Manchester NH celebrates the value of black life with its second annual Juneteenth celebration with co-director of the Manchester Juneteenth Block Party, Benjamin Pasley.  


Ben Pasley is co-director of Manchester’s annual Juneteenth celebration. Courtesy Photo

CC: What in particular would you like the community to take away from this year’s celebration?

One thing I would like the community to take away from this year’s celebration is that this isn’t a trend. This isn’t a political stunt or grab to attract a certain demographic, this is a celebration –  to celebrate freedom that wasn’t given to us. This is a celebration for people of color, not to exclude any else but the mentality is Black first when in so many areas in life we aren’t.

CC: How were you introduced to the holiday and what does Juneteenth mean to you?

I was introduced to the holiday by self-education.
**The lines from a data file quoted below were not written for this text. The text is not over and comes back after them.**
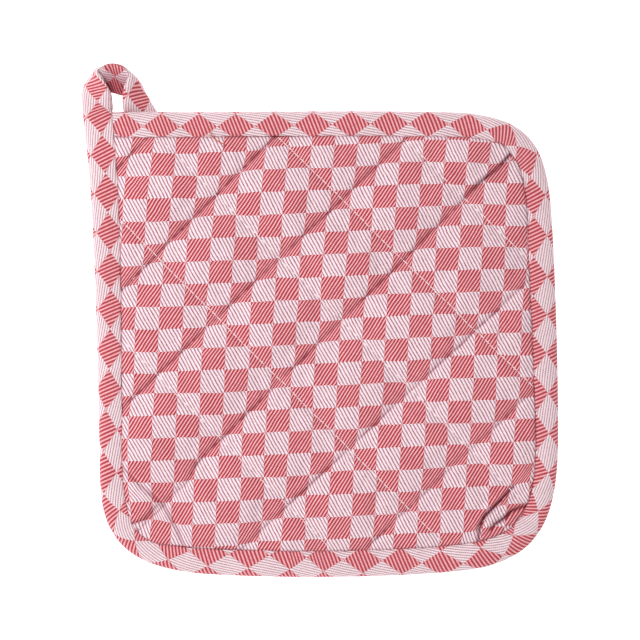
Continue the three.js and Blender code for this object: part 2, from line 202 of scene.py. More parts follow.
# How far beside a rising seam, a falling seam and the binding the sheet is held, and how firmly
# a falling seam holds it.
HELD_RISING, HELD_FALLING, HELD_EDGE, FALLING_HOLD = 1.3, 1.2, 3, 0.8
SHEET_MASS, SHEET_STIFFNESS, SHEET_PRESSURE, SHEET_QUALITY = 0.02, 0.5, 4, 6


def length_property(name, text, default):
    return bpy.props.FloatProperty(
        name=name, description=text, default=default, min=0, subtype="DISTANCE", unit="LENGTH"
    )


def share_property(name, text, default):
    return bpy.props.FloatProperty(
        name=name, description=text, default=default, min=0, max=1, subtype="FACTOR"
    )


def count_property(name, text, default):
    return bpy.props.IntProperty(name=name, description=text, default=default, min=1)


def colour_property(name, text, default):
    return bpy.props.FloatVectorProperty(
        name=name, description=text, default=default, size=3, min=0, max=1, subtype="COLOR"
    )


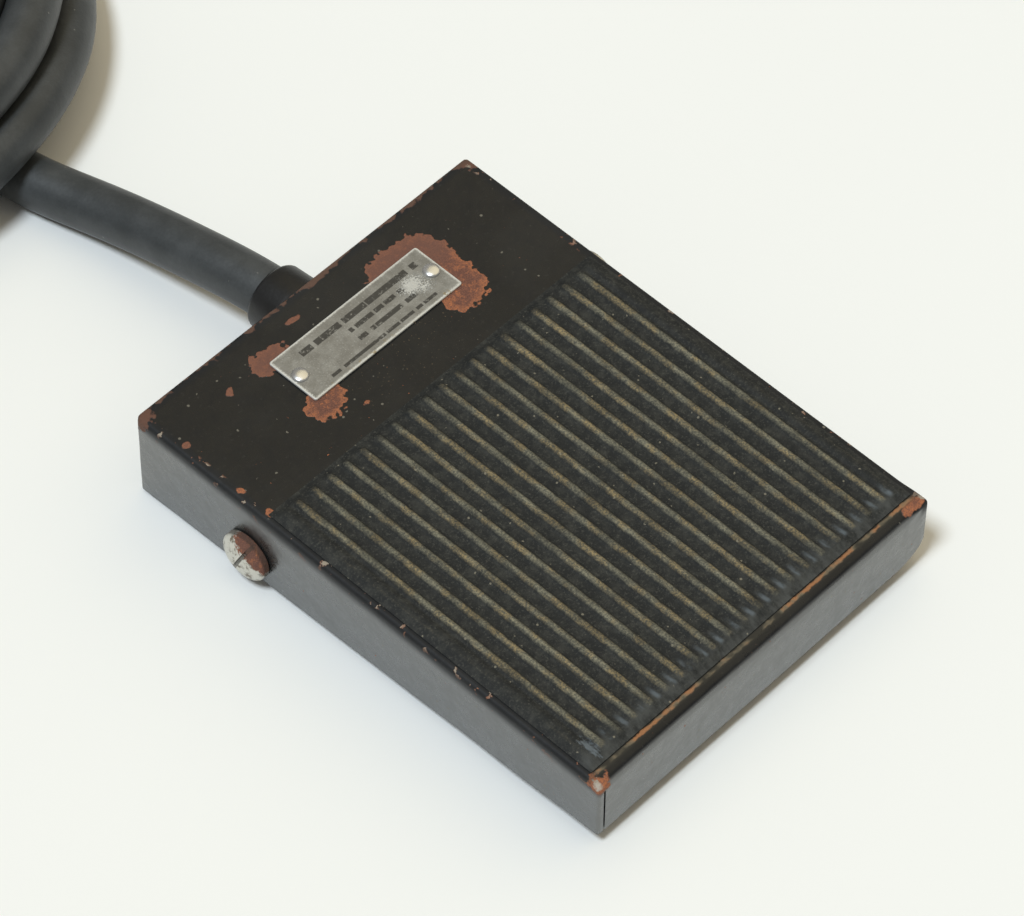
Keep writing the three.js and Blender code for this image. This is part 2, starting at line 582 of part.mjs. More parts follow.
place(model, 'switch_case', switchCase(), phenolic);
place(model, 'switch_plunger', switchPlunger(), nylon);
const SWITCH_SEAT = SWITCH_TOP + GAP;
const CLAMP_SEAT = BASE_TOP + 2 * GAP + SHEET;
for (const [side, word] of [[-1, 'left'], [1, 'right']]) {
  const switchScrew = screw(side * SWITCH_SCREW_X, SWITCH_Y, SWITCH_SEAT, 2.8, 1.6, 1.5, 1.6);
  place(model, `switch_screw_${word}`, switchScrew, zinc);
  const clampScrew = screw(side * CLAMP_SCREW_X, CLAMP_Y, CLAMP_SEAT, 3.2, 2, 1.7, 1.6);
  place(model, `clamp_screw_${word}`, clampScrew, zinc);
}
place(model, 'switch_terminal_common', terminal(-TERMINAL_PITCH), brass);
place(model, 'switch_terminal_closed', terminal(0), brass);
place(model, 'switch_terminal_open', terminal(TERMINAL_PITCH), brass);
place(model, 'crimp_connector_common', crimp(-TERMINAL_PITCH), brass);
place(model, 'crimp_connector_open', crimp(TERMINAL_PITCH), brass);
place(model, 'wire_common', switchWire(-1), wireBlack);
place(model, 'wire_open', switchWire(1), wireWhite);
place(model, 'wire_ground', groundWire(), wireGreen);
place(model, 'ground_lug', groundLug(), brass);
const GROUND_SEAT = BASE_TOP + 2 * GAP + 0.8;
place(model, 'ground_screw', screw(GROUND_X, GROUND_Y, GROUND_SEAT, 3.4, 2.2, 1.8, 1.6), brass);

place(model, 'cord_bushing', cordBushing(), blackRubber);
place(model, 'cord_jacket_end', cordJacket(), cordRubber);
place(model, 'cord_clamp', cordClamp(), bareSteel);
place(model, 'cord_run', tube(LEAD_ROUTE, CORD_R, 12, 12), cordRubber);
place(model, 'cord_coil', coilRing(), cordRubber);
place(model, 'coil_tie', coilTie(), blackRubber);
place(model, 'cord_tail', tube(TAIL_ROUTE, CORD_R, 10, 12), cordRubber);
place(model, 'plug_body', plugBody(), cordRubber);
place(model, 'plug_blade_front', plugBlade(-1), brass);
place(model, 'plug_blade_back', plugBlade(1), brass);
place(model, 'plug_ground_pin', plugPin(), brass);

export default model;
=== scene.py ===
"""Treadle foot switch with mains cord: the looks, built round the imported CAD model.

Lengths are millimetres in the CAD source's own axes, in which x = 0 is the middle of the treadle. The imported
model lies MODEL_SHIFT further along x, and at() turns these millimetres into the scene's metres.
"""
import math
from math import cos, pi, radians, sin

import bmesh
import bpy
from mathutils import Matrix, Vector
from mathutils import noise as field


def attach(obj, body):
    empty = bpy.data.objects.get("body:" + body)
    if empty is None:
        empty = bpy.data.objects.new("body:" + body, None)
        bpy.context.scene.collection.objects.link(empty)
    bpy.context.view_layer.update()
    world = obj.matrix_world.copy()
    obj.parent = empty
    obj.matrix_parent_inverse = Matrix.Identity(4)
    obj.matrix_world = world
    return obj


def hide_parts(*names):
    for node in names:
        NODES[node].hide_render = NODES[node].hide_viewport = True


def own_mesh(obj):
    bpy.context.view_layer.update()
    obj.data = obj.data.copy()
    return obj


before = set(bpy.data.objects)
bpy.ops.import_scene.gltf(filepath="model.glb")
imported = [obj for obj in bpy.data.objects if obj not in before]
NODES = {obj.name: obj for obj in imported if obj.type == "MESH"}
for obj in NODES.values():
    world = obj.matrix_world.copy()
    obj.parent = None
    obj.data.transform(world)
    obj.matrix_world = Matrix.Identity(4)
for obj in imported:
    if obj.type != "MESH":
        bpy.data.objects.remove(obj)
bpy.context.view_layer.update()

MM = 0.001
MODEL_SHIFT = -1.4

# The treadle's own frame: the origin is on the pivot, u goes to the right, v along the tread to the rear
# and w square to the tread.
PIVOT = (27.2, 7.3)
TILT = radians(1.87)
COVER_HALF = 41.25
COVER_REAR = 28.2
COVER_FRONT = -82.4
COVER_TOP = 12.8
REAR_LOW = -7.4
FRONT_LOW = -1.2
SHEET = 1.2
GAP = 0.3
LIFT = 0.05  # the mat and the plate lie this far above the cover
SIDE_BEND = 0.9
FRONT_BEND = 2.3
REAR_BEND = 0.9

MAT_HALF = 40.0
MAT_REAR = -3.6
MAT_FRONT = -79.3
RIB_PITCH = 3.9
RIB_COUNT = 19

PLATE_X = 1.2
PLATE_V = COVER_REAR - 14.45
PLATE_SIZE = (36.6, 11.7)
PIN_SPACING = 32.7
SLOT_LEAN = radians(64)  # the bolt's slot rises towards the front
BORE = 2.7  # of the cover, the washer and the nut

BASE_LOW = 2.4

CORD_D = 10.2
CORD_Z = 11.0
BUSHING_END = 64.0
COIL = (-22.2, 182.4)
COIL_RADII = (61.6, 51.4, 41.2, 46.3, 56.5)
TIE_ANGLE = radians(205)
PLUG = (-32.0, 263.3, 12.6)


def at(x, y, z):
    return Vector(((x + MODEL_SHIFT) * MM, y * MM, z * MM))


def on_tread(u, v, w):
    """A point of the treadle's own frame."""
    y = PIVOT[0] + v * cos(TILT) - w * sin(TILT)
    z = PIVOT[1] + v * sin(TILT) + w * cos(TILT)
    return at(u, y, z)


def add(name, data):
    """A new object in the scene."""
    item = bpy.data.objects.new(name, data)
    bpy.context.scene.collection.objects.link(item)
    return item


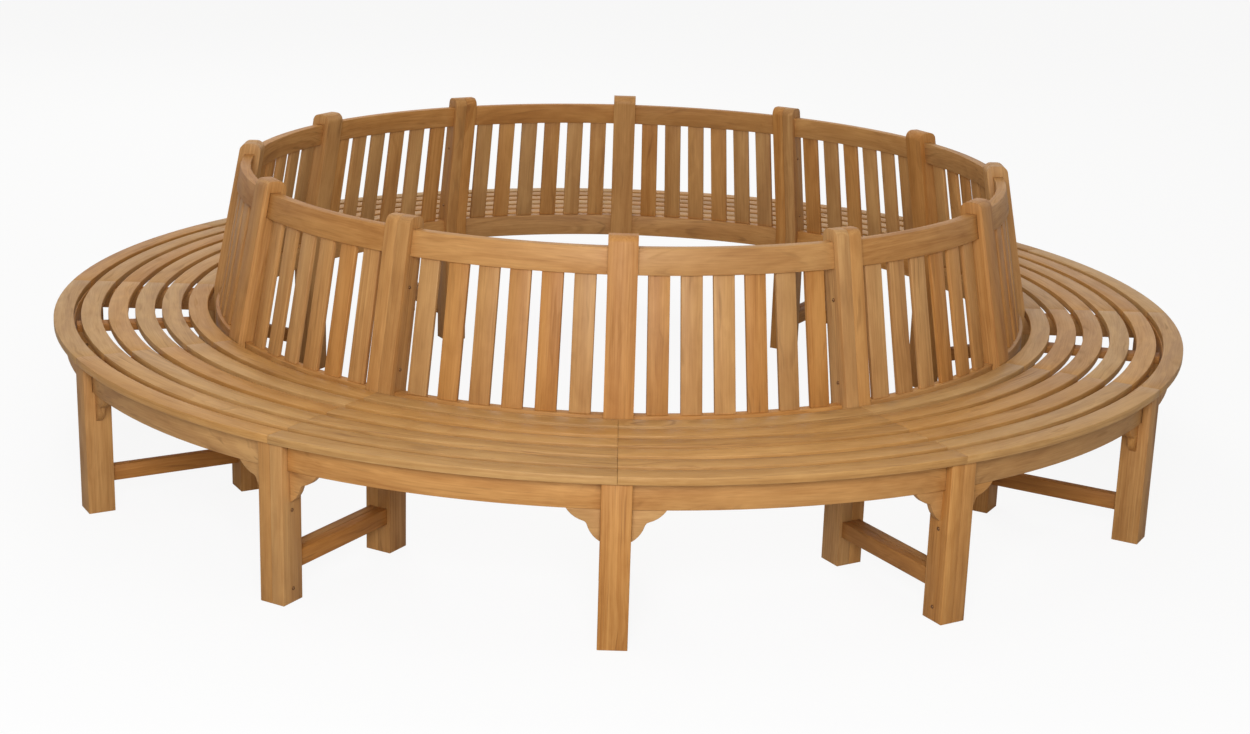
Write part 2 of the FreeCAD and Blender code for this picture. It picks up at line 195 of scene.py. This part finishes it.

Last year during the Aubrey Graham and George Floyd murders, a fire of self-discovery, black history, an understanding of who we are as a people and justice ignited and I’ve been feeding the flame ever since. That’s what led me to discover Juneteenth. Juneteenth means to me what Independence Day means to Americans. Yes, I am an American but I am an African-American and Juneteenth resonates with me more as when my ancestors were freed from slavery.

CC: What suggestions could you share about how to respectfully observe Juneteenth?

To be completely honest, I believe this is a day for white people to just observe, respectfully. No questions, no what does this mean, no advice, no explanations … if you want to join in celebration just enjoy being in the presence of your black friends and acquaintances and celebrate their joy from this day.